God gave something that He didn’t create.  He gave something that He couldn’t replicate, something that He couldn’t get a refund on if we didn’t want it.

He gave His life.

It was the biggest risk of all.

God poured one Person of Himself into a vulnerable, mortal body.  As God the Father ruled Heaven and Earth, God the Son transformed from no-sinner-can-look-upon-His-righteousness-and-live God to ordinary-little-baby God.

It is the best 3 S’s gift ever.

Surprise–No one expected God to be the Judge of Sin and the Hero of Sinners!

Sentiment–God gave the best “just for us” gift.  He didn’t give a beautiful sunset, a couple million stars, or an extra forest on that first Christmas day.  His gift was to become like us so we could understand Him more. . and so He could die for our race.

Significant–Nothing lasts longer than eternity.  God’s gift wasn’t for a day or a year.  It is a gift that lasts forever.  And it isn’t limited in its use like an everlasting Gobstopper or never-ending supply of mittens.  It is the change of the human soul’s fate.

The sacrifice of the gift is unimaginable; the risk inconceivable.  God could not have humbled Himself more or opened Himself to greater risk than when He became one of us to talk to us face-to-face . . and to die for us as one of us (and by our hand).

And He gave knowing that most of us would turn Him down: shove His gift away, laugh at Him, look for other gifts.

But He gave anyway, because He wanted to serve us.
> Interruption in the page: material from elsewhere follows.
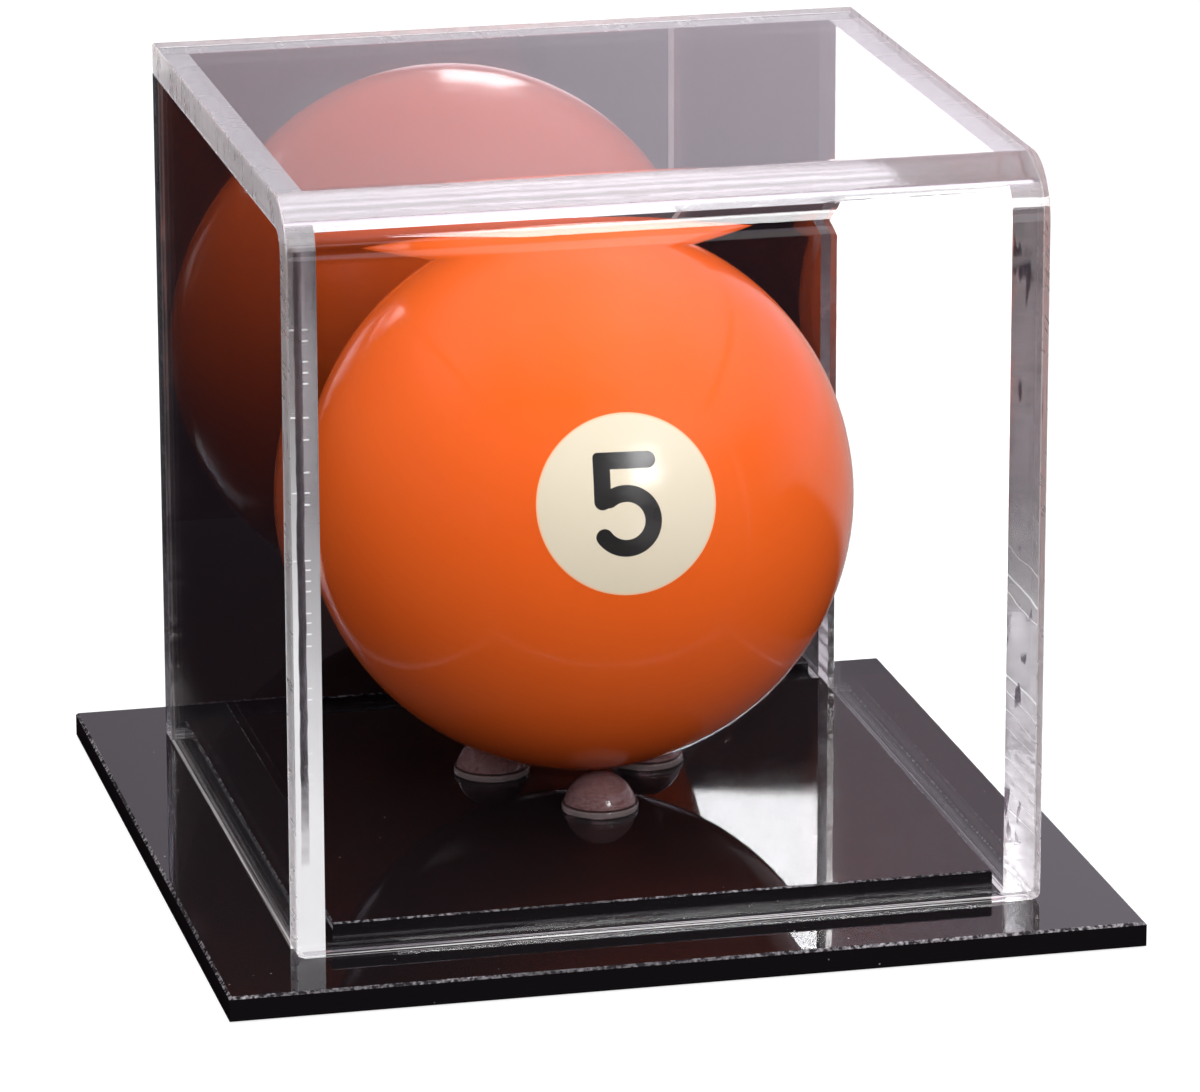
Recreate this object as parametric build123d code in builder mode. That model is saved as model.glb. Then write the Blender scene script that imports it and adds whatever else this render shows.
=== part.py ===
from build123d import *
import math
import os

os.makedirs("parts", exist_ok=True)

# The pool ball display case stands on Z = 0 with its front towards -Y.
# Its origin is the middle of the base's underside. Sizes are in millimetres.

# Black sheet: the base and the riser that locates the cover
base_side = 93.0
black_sheet = 2.5
base_edge_chamfer = 0.25
riser_edge_chamfer = 0.15
riser_play = 0.9

# Clear cover: one sheet bent over the front and the top, and two side panels
cover_width = 76.2
cover_depth = 75.0
cover_height = 76.2
clear_sheet = 3.3
bend_outer_radius = 6.0
bend_relief = 0.3

# Mirror back: a clear sheet with a silvered and painted layer behind it
mirror_sheet = 3.05
mirror_backing_layer = 0.25

# Ball, its two inlaid number discs and their numerals
ball_diameter = 57.15
ball_mirror_gap = 0.625
number_turn = -2.5
number_tilt = 13.7
disc_diameter = 18.3
disc_depth = 3.0
numeral_height = 10.5
numeral_width = 6.8
numeral_stroke = 1.7
numeral_depth = 1.2
numeral_lean = 3.0
bowl_outer_radius = 3.6
bar_end_inset = 0.45
stem_end_height = 0.35
bowl_start_angle = 128.0
bowl_end_angle = 215.0
bar_corner_radius = 0.5

# Clear bumpers that the ball rests on
bumper_count = 3
bumper_circle_radius = 9.6
bumper_diameter = 8.0
bumper_rim_height = 0.5
bumper_dome_height = 3.3
bumper_dome_inset = 0.15
ball_seat_gap = 0.15

# Levels and faces that follow from the sizes above
base_top = black_sheet
riser_top = base_top + black_sheet
cover_bottom = base_top
cover_top = cover_bottom + cover_height
ceiling = cover_top - clear_sheet
front_face = -cover_depth / 2
front_inner_face = front_face + clear_sheet
back_face = cover_depth / 2
mirror_total = mirror_sheet + mirror_backing_layer
mirror_front_face = back_face - mirror_total
side_inner_face = cover_width / 2 - clear_sheet
bend_inner_radius = bend_outer_radius - clear_sheet

riser_width = 2 * (side_inner_face - riser_play)
riser_front = front_inner_face + riser_play
riser_back = mirror_front_face - riser_play

# The dome is a cap of a sphere, and the ball's sphere rides on all three caps
dome_base_radius = bumper_diameter / 2 - bumper_dome_inset
dome_radius = (dome_base_radius**2 + bumper_dome_height**2) / (2 * bumper_dome_height)
dome_centre_height = bumper_rim_height + bumper_dome_height - dome_radius
ball_radius = ball_diameter / 2
ball_setback = mirror_front_face - ball_mirror_gap - ball_radius
ball_reach = ball_radius + dome_radius + ball_seat_gap
ball_rise = math.sqrt(ball_reach**2 - bumper_circle_radius**2)
ball_height = riser_top + dome_centre_height + ball_rise
ball_centre = Vector(0, ball_setback, ball_height)

# Base plate, with its upper edges broken so that they catch the light
with BuildPart() as base_plate:
    with BuildSketch(Plane.XY):
        Rectangle(base_side, base_side)
    extrude(amount=black_sheet)
    upper_edges = base_plate.faces().sort_by(Axis.Z)[-1].edges()
    chamfer(upper_edges, base_edge_chamfer)
base_plate.part.label = "base_plate"
export_step(base_plate.part, "parts/base_plate.step")

# Riser plate, cemented on the base inside the cover
riser_middle = (riser_front + riser_back) / 2
riser_depth = riser_back - riser_front
with BuildPart() as riser_plate:
    with BuildSketch(Plane.XY.offset(base_top)):
        with Locations((0, riser_middle)):
            Rectangle(riser_width, riser_depth)
    extrude(amount=black_sheet)
    upper_edges = riser_plate.faces().sort_by(Axis.Z)[-1].edges()
    chamfer(upper_edges, riser_edge_chamfer)
riser_plate.part.label = "riser_plate"
export_step(riser_plate.part, "parts/riser_plate.step")

# Bumpers: a low rim with a dome on it, one in front and two behind
dome_half_angle = math.atan2(dome_base_radius, bumper_rim_height - dome_centre_height) / 2
dome_shoulder = (
    dome_radius * math.sin(dome_half_angle),
    dome_centre_height + dome_radius * math.cos(dome_half_angle),
)
dome_foot = (dome_base_radius, bumper_rim_height)
dome_top = (0, bumper_rim_height + bumper_dome_height)
rim_foot = (bumper_diameter / 2, 0)
rim_edge = (bumper_diameter / 2, bumper_rim_height)
bumper_names = ["bumper_front", "bumper_rear_right", "bumper_rear_left"]
for index, bumper_name in enumerate(bumper_names):
    angle = math.radians(-90 + index * 360 / bumper_count)
    bumper_x = bumper_circle_radius * math.cos(angle)
    bumper_y = ball_setback + bumper_circle_radius * math.sin(angle)
    bumper_plane = Plane(origin=(bumper_x, bumper_y, riser_top), x_dir=(1, 0, 0), z_dir=(0, -1, 0))
    with BuildPart() as bumper:
        with BuildSketch(bumper_plane):
            with BuildLine():
                Polyline(dome_top, (0, 0), rim_foot, rim_edge, dome_foot)
                ThreePointArc(dome_foot, dome_shoulder, dome_top)
            make_face()
        revolve(axis=Axis((bumper_x, bumper_y, riser_top), (0, 0, 1)))
    bumper.part.label = bumper_name
    export_step(bumper.part, f"parts/{bumper_name}.step")

# Front and top of the cover: one sheet bent to a right angle
front_outline = [
    (front_face, cover_bottom),
    (front_face, cover_top),
    (back_face, cover_top),
    (back_face, ceiling),
    (front_inner_face, ceiling),
    (front_inner_face, cover_bottom),
]
with BuildPart() as cover_front_top_sheet:
    with BuildSketch(Plane.YZ):
        with BuildLine():
            Polyline(*front_outline, close=True)
        make_face()
        outer_corner = vertices().group_by(Axis.Y)[-1].sort_by(Axis.X)[0]
        fillet(outer_corner, bend_outer_radius)
        inner_corner = vertices().group_by(Axis.Y)[-2].sort_by(Axis.X)[0]
        fillet(inner_corner, bend_inner_radius)
    extrude(amount=cover_width / 2, both=True)
cover_front_top_sheet.part.label = "cover_front_top_sheet"
export_step(cover_front_top_sheet.part, "parts/cover_front_top_sheet.step")

# Side panels, between the front sheet and the mirror and under the top, rounded to follow the bend
panel_starts = {"cover_left_panel": -cover_width / 2, "cover_right_panel": side_inner_face}
for panel_name, panel_start in panel_starts.items():
    with BuildPart() as cover_panel:
        with BuildSketch(Plane.YZ.offset(panel_start)):
            with BuildLine():
                Polyline(
                    (front_inner_face, cover_bottom),
                    (front_inner_face, ceiling),
                    (mirror_front_face, ceiling),
                    (mirror_front_face, cover_bottom),
                    close=True,
                )
            make_face()
            bend_corner = vertices().group_by(Axis.Y)[-1].sort_by(Axis.X)[0]
            fillet(bend_corner, bend_inner_radius + bend_relief)
        extrude(amount=clear_sheet)
    cover_panel.part.label = panel_name
    export_step(cover_panel.part, f"parts/{panel_name}.step")

# Mirror back: the clear sheet in front and its silvered, painted layer behind
mirror_layers = {
    "mirror_panel": (mirror_front_face, mirror_sheet),
    "mirror_backing": (mirror_front_face + mirror_sheet, mirror_backing_layer),
}
for layer_name, (layer_face, layer_thickness) in mirror_layers.items():
    with BuildPart() as mirror_layer:
        with BuildSketch(Plane.XY.offset(cover_bottom)):
            with Locations((0, layer_face + layer_thickness / 2)):
                Rectangle(cover_width, layer_thickness)
        extrude(amount=ceiling - cover_bottom)
    mirror_layer.part.label = layer_name
    export_step(mirror_layer.part, f"parts/{layer_name}.step")

# Number faces: two opposite points of the ball, each with its own upright numeral plane
turn = math.radians(number_turn)
tilt = math.radians(number_tilt)
front_pole = Vector(
    math.sin(turn) * math.cos(tilt),
    -math.cos(turn) * math.cos(tilt),
    math.sin(tilt),
)
number_poles = {"front": front_pole, "rear": -front_pole}
number_planes = {}
for side, pole in number_poles.items():
    level = Vector(0, 0, 1).cross(pole).normalized()
    number_planes[side] = Plane(origin=ball_centre, x_dir=level, z_dir=pole)

# Numeral: a flat bar, a stem under its left end and a round bowl, all of one stroke
half_stroke = numeral_stroke / 2
bar_level = numeral_height / 2 - half_stroke
stem_line = -numeral_width / 2 + half_stroke
bar_end = numeral_width / 2 - bar_end_inset - half_stroke
bowl_radius = bowl_outer_radius - half_stroke
bowl_centre = (numeral_width / 2 - bowl_outer_radius, -numeral_height / 2 + bowl_outer_radius)
bowl_sweep = bowl_end_angle - 360 - bowl_start_angle
with BuildSketch() as numeral_outline:
    with BuildLine(mode=Mode.PRIVATE) as bar_line:
        Line((stem_line, bar_level), (bar_end, bar_level))
    with BuildLine(mode=Mode.PRIVATE) as stem:
        Line((stem_line, bar_level), (stem_line, stem_end_height))
    with BuildLine(mode=Mode.PRIVATE) as bowl:
        CenterArc(bowl_centre, bowl_radius, bowl_start_angle, bowl_sweep)
    for stroke_line in (bar_line, stem, bowl):
        SlotArc(stroke_line.line.edge(), numeral_stroke)
    with Locations((stem_line, bar_level)):
        RectangleRounded(numeral_stroke, numeral_stroke, bar_corner_radius)

for side, plane in number_planes.items():
    disc_floor = plane.offset(ball_radius - disc_depth)
    numeral_floor = plane.offset(ball_radius - numeral_depth)
    with BuildPart() as numeral:
        with BuildSketch(numeral_floor.rotated((0, 0, -numeral_lean))):
            add(numeral_outline.sketch)
        extrude(amount=2 * numeral_depth)
        with Locations(ball_centre):
            Sphere(ball_radius, mode=Mode.INTERSECT)
    numeral.part.label = f"numeral_{side}"
    export_step(numeral.part, f"parts/numeral_{side}.step")
    with BuildPart() as number_disc:
        with BuildSketch(disc_floor):
            Circle(disc_diameter / 2)
        extrude(amount=2 * disc_depth)
        with Locations(ball_centre):
            Sphere(ball_radius, mode=Mode.INTERSECT)
        add(numeral.part, mode=Mode.SUBTRACT)
    number_disc.part.label = f"number_disc_{side}"
    export_step(number_disc.part, f"parts/number_disc_{side}.step")

# Ball body, with a flat-bottomed pocket for each number disc
with BuildPart() as pool_ball:
    with Locations(ball_centre):
        Sphere(ball_radius)
    for plane in number_planes.values():
        with BuildSketch(plane.offset(ball_radius - disc_depth)):
            Circle(disc_diameter / 2)
        extrude(amount=2 * disc_depth, mode=Mode.SUBTRACT)
pool_ball.part.label = "pool_ball"
export_step(pool_ball.part, "parts/pool_ball.step")

print(f"ball centre {ball_centre.X:.2f}, {ball_centre.Y:.2f}, {ball_centre.Z:.2f}")
print(f"gap from ball to front sheet {ball_setback - ball_radius - front_inner_face:.2f}")
print(f"headroom over ball {ceiling - ball_height - ball_radius:.2f}")
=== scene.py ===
"""Pool ball display case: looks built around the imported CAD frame, in metres."""

import logging
import math
from dataclasses import dataclass, field
from enum import Enum

import bmesh
import bpy
from mathutils import Matrix, Vector


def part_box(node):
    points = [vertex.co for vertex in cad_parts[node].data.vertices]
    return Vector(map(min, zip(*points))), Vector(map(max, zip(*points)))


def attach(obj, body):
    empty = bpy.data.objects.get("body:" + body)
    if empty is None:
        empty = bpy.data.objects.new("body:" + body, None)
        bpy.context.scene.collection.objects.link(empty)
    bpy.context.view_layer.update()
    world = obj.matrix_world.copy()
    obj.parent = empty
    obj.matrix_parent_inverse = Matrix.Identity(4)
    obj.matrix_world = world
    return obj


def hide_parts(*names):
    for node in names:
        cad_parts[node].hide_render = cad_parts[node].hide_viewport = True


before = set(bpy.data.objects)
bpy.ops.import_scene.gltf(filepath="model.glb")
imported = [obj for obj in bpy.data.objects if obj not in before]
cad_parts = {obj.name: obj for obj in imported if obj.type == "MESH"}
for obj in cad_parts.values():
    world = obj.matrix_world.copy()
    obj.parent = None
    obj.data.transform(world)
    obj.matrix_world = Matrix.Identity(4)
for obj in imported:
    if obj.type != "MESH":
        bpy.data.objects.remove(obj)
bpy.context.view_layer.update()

log = logging.getLogger("display_case")

MM = 0.001
EDGE_PLACE = "edge_place"
ACRYLIC_REFRACTION = 1.49

# Watts for each square metre and unit of radiance of an area lamp
LAMP_POWER = 4.0

Pair = tuple[float, float]
Point = tuple[float, float, float]
Colour = tuple[float, float, float]
Socket = bpy.types.NodeSocket
Material = bpy.types.Material
Piece = bpy.types.Object


class Side(Enum):
    """The two sides of the cover."""

    LEFT = "left"
    RIGHT = "right"


class Shading(Enum):
    """How a mesh's faces are shaded."""

    FLAT = "flat"
    SMOOTH = "smooth"


class SheetFace(Enum):
    """The faces of a clear sheet, by the place of their material."""

    BROAD = 0
    SAWN = 1
    GROUND = 2
    CEMENTED = 3
    JOINED = 4


class Mixed(Enum):
    """What a mix node mixes: its data type, its first input and its output."""

    COLOURS = ("RGBA", 6, 2)
    VALUES = ("FLOAT", 2, 0)


def heading(azimuth: float, elevation: float) -> Vector:
    """Gives the direction at an azimuth from the front and an elevation, both in degrees."""
    a, e = math.radians(azimuth), math.radians(elevation)
    return Vector((math.sin(a) * math.cos(e), -math.cos(a) * math.cos(e), math.sin(e)))


@dataclass(frozen=True)
class Station:
    """One cross-section of the bent sheet: (y, z) of its outer and inner faces."""

    outer: Pair
    inner: Pair
    along: float
    inset: float

    def at(self, share: float) -> Pair:
        """Gives the (y, z) at a share of the way from the outer to the inner face."""
        return tuple(a + (b - a) * share for a, b in zip(self.outer, self.inner))


# Node helpers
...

He gave the Gift as the best surprise, out of the most vulnerable sentiment, and of the greatest significance.  The Gift required the hugest sacrifice given from the deepest heart of service.

This is the Gift of Christ.  This is the Gift of Christmas.

I want to give presents this year that, in the smallest of ways, reflect that Gift.

Because of God’s tender mercy,

the morning light from heaven is about to break upon us,

to give light to those who sit in darkness and in the shadow of death,

and to guide us to the path of peace.”